For us talkers, it can be hard to shut up. But I think it’s even harder for those who aren’t naturally verbose to make themselves heard. That’s why it’s so critical that people who are prone to thinking out loud consciously stop talking at regular intervals and listen to what others are saying.
Personally, I love the phrase “suspension of disbelief.” My own instinct can be incredibly conservative – I’m inclined to look for the leaks and try to stop them, which tends to kill ideas before they have a chance to evolve into bigger and better ones. Pair that inclination with a touch of control freak and I can be a collaboration assassin.
To mitigate this problem, I challenge myself to listen to every idea as if it’s the one that’s going to be the killer app that makes us all rich. I’ll also try to notice who isn’t talking and make it my mission to get them to contribute more.
How it really works
I probably fail at fostering collaboration as much as I succeed. And so, I’ve learned to set reasonable expectations: 100 people (in my experience) cannot collaborate. Four offices on three continents cannot collaborate on a two-week pitch.

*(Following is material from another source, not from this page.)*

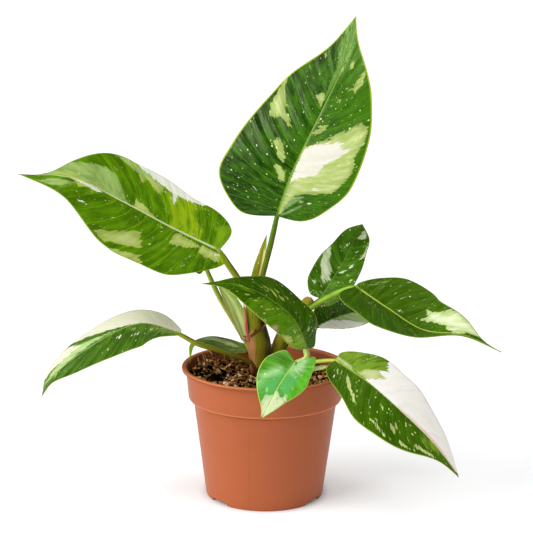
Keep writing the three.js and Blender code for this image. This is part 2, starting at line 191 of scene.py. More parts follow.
# Nursery pot: one thin injection moulding in terracotta-coloured polypropylene, with a rolled lip, a
# collar for stacking, a tapering body, and a foot ring notched in two pairs round a raised floor with
# six drain holes.
MM = 0.001
LIP_RADIUS = 60.0
POT_HEIGHT = 94.7
LIP_HEIGHT = 2.4
COLLAR_TOP_RADIUS = 57.0
COLLAR_FOOT_RADIUS = 55.3
COLLAR_FOOT_Z = 73.3
COLLAR_CORNER = 2.0
BODY_TOP_RADIUS = 51.7
FOOT_RADIUS = 42.4
WALL = 1.2
FLOOR_Z = 6.0
FOOT_RING_WIDTH = 2.8
POT_SIDES = 144
POT_CREASE = 35.0
FILLET_STEPS = 4
FILLET_GUARD = 0.6
FOOT_OPENINGS = {
    "Notch Width": 19 * MM,
    "Notch Top Width": 14.5 * MM,
    "Notch Height": 4.8 * MM,
    "Notch Spread": math.radians(52),
    "Turn": math.radians(3),
    "Ring Radius": FOOT_RADIUS * MM,
    "Drain Radius": 4 * MM,
    "Drain Circle": 27 * MM,
    "Drain Count": 6,
}
# How much deeper than wide a notch cutter is, so that it passes through the ring
NOTCH_REACH = 1.2
TERRACOTTA = (178, 97, 59)
TERRACOTTA_WORN = (190, 112, 75)
TERRACOTTA_DEEP = (166, 86, 49)
# Painted highlight on the lip and the collar's foot, and painted shadow below each, also the seam's
# colour
TERRACOTTA_HIGHLIGHT = (214, 122, 70)
TERRACOTTA_SHADOW_AND_SEAM = (132, 62, 34)
SEAM_X = -11.0


def filleted(corners):
    """A profile of (radius, height, fillet) corners, with each one rounded by its fillet."""
    profile = []
    for i, (radius, height, fillet) in enumerate(corners):
        here = np.array([radius, height])
        if not fillet:
            profile.append(here)
            continue
        before = np.array(corners[i - 1][:2]) - here
        after = np.array(corners[(i + 1) % len(corners)][:2]) - here
        before, after = (v / np.linalg.norm(v) for v in (before, after))
        profile.append(here + before * (fillet + FILLET_GUARD))
        for s in np.linspace(0, 1, FILLET_STEPS + 1):
            profile.append(here + before * fillet * (1 - s) ** 2 + after * fillet * s**2)
        profile.append(here + after * (fillet + FILLET_GUARD))
    return np.array(profile)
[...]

You can’t collaborate with someone you actively and personally dislike. There’s no such thing as a “collaborative” relationship with a client who is available once a month for two hours.
In other words, collaboration doesn’t just happen. It requires goals, methods and boundaries. Whether it happens at all depends on how your organization can support it (or can’t, or won’t).
Collaboration doesn’t just happen. It requires goals, methods and boundaries.
So foster a culture that’s flat. Hire all kinds of people who bring all kinds of crazy. Articulate your goals, hash them out (in-person!) often, and be open to change. Most importantly, listen. If you don’t, the best ideas might go unheard or worse, never spoken at all.
Collaboration may be a buzzword, but it’s hard. Really hard. If you’re being asked to do it, be clear that you need to set parameters for how, on what and with whom you can work to deliver a collaborative process that yields real results. And know that in the end, it’s also really worth it.